→ Description of the task: Present the following data again exactly as it is shown.

→ Stored data:
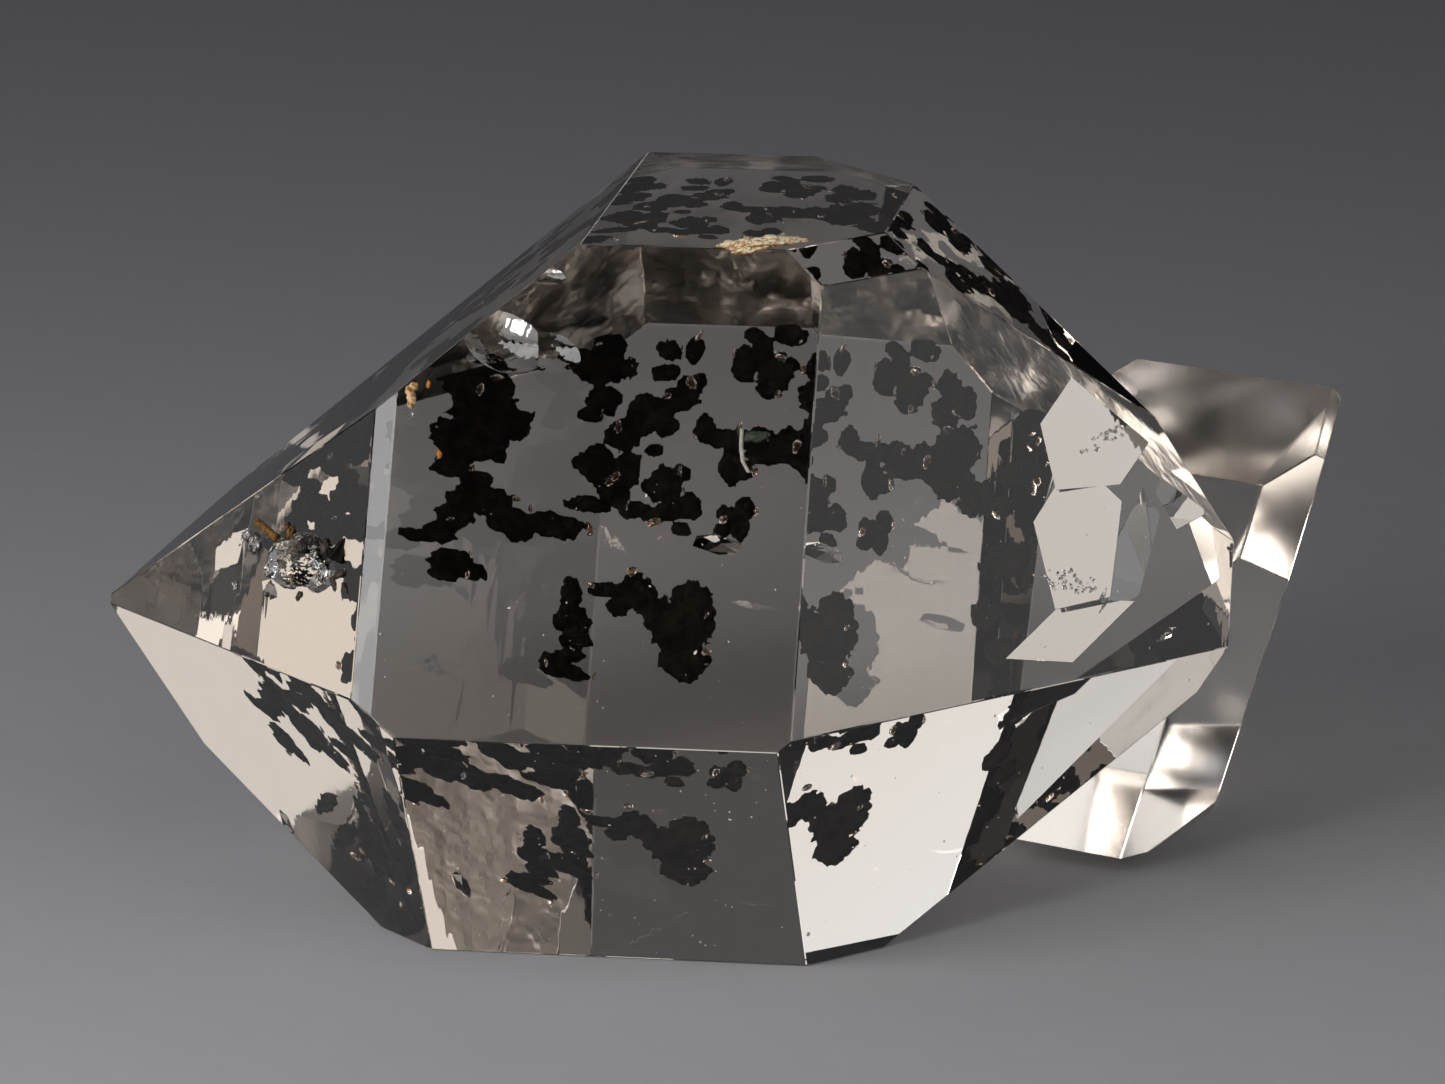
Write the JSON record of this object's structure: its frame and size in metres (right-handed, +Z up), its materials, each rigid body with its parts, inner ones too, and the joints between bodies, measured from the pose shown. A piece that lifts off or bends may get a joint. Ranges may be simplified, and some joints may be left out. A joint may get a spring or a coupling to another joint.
{
  "type": "herkimer diamond quartz",
  "caption": "Water-clear doubly terminated quartz crystal with a smaller crystal grown into its back and black carbon sealed under its back faces",
  "frame": {"origin": "on the level that the crystal rests on, below the middle of its box", "axes": "+X along the long axis of the main crystal, to the right seen from the front; +Y away from the front; +Z up"},
  "size_m": [0.029, 0.019, 0.0172],
  "materials": {
    "quartz": "natural crystal faces, bright",
    "carbon": "dull black-brown flakes",
    "matrix": "crumbly tan crust"
  },
  "bodies": {
    "root": {"quartz_front": "quartz", "quartz_back": "quartz", "carbon_heart": "carbon", "carbon_hook": "carbon", "carbon_wedge": "carbon", "carbon_left_band": "carbon", "carbon_upper_left": "carbon", "carbon_top_left": "carbon", "carbon_middle": "carbon", "carbon_fleck": "carbon", "carbon_right_band": "carbon", "carbon_upper_right": "carbon", "carbon_upper_middle": "carbon", "carbon_far_right": "carbon", "matrix_crust": "matrix"}
  },
  "joints": []
}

→ Response to the task:
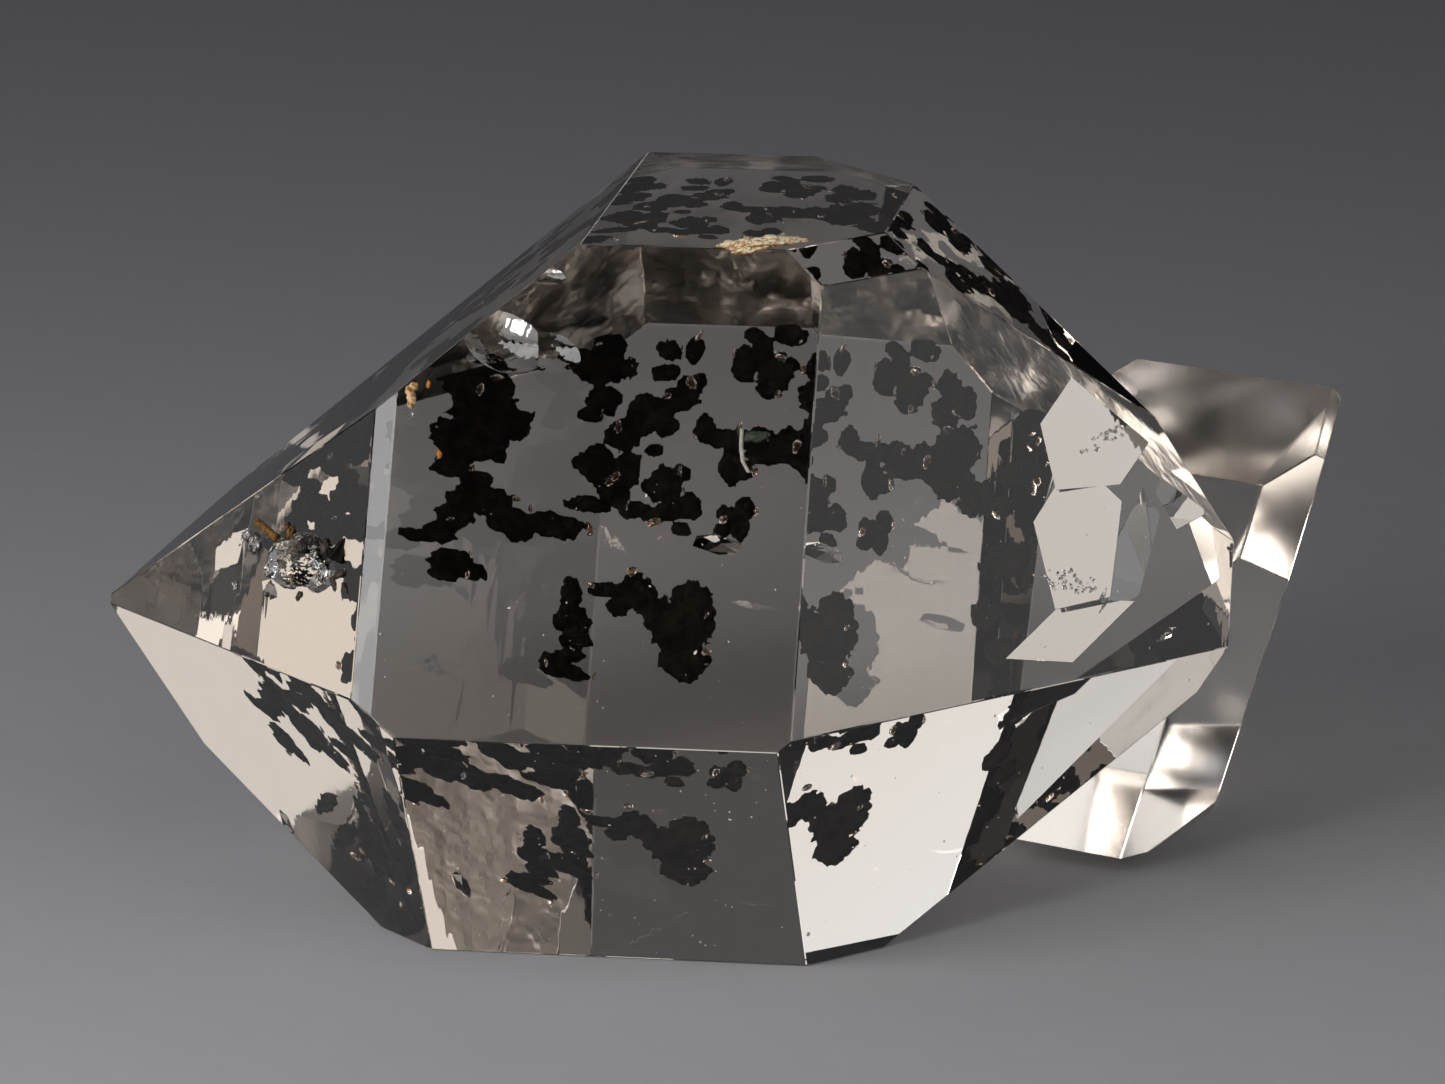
Write the JSON record of this object's structure: its frame and size in metres (right-handed, +Z up), its materials, each rigid body with its parts, inner ones too, and the joints between bodies, measured from the pose shown. A piece that lifts off or bends may get a joint. Ranges may be simplified, and some joints may be left out. A joint may get a spring or a coupling to another joint.
{
  "type": "herkimer diamond quartz",
  "caption": "Water-clear doubly terminated quartz crystal with a smaller crystal grown into its back and black carbon sealed under its back faces",
  "frame": {"origin": "on the level that the crystal rests on, below the middle of its box", "axes": "+X along the long axis of the main crystal, to the right seen from the front; +Y away from the front; +Z up"},
  "size_m": [0.029, 0.019, 0.0172],
  "materials": {
    "quartz": "natural crystal faces, bright",
    "carbon": "dull black-brown flakes",
    "matrix": "crumbly tan crust"
  },
  "bodies": {
    "root": {"quartz_front": "quartz", "quartz_back": "quartz", "carbon_heart": "carbon", "carbon_hook": "carbon", "carbon_wedge": "carbon", "carbon_left_band": "carbon", "carbon_upper_left": "carbon", "carbon_top_left": "carbon", "carbon_middle": "carbon", "carbon_fleck": "carbon", "carbon_right_band": "carbon", "carbon_upper_right": "carbon", "carbon_upper_middle": "carbon", "carbon_far_right": "carbon", "matrix_crust": "matrix"}
  },
  "joints": []
}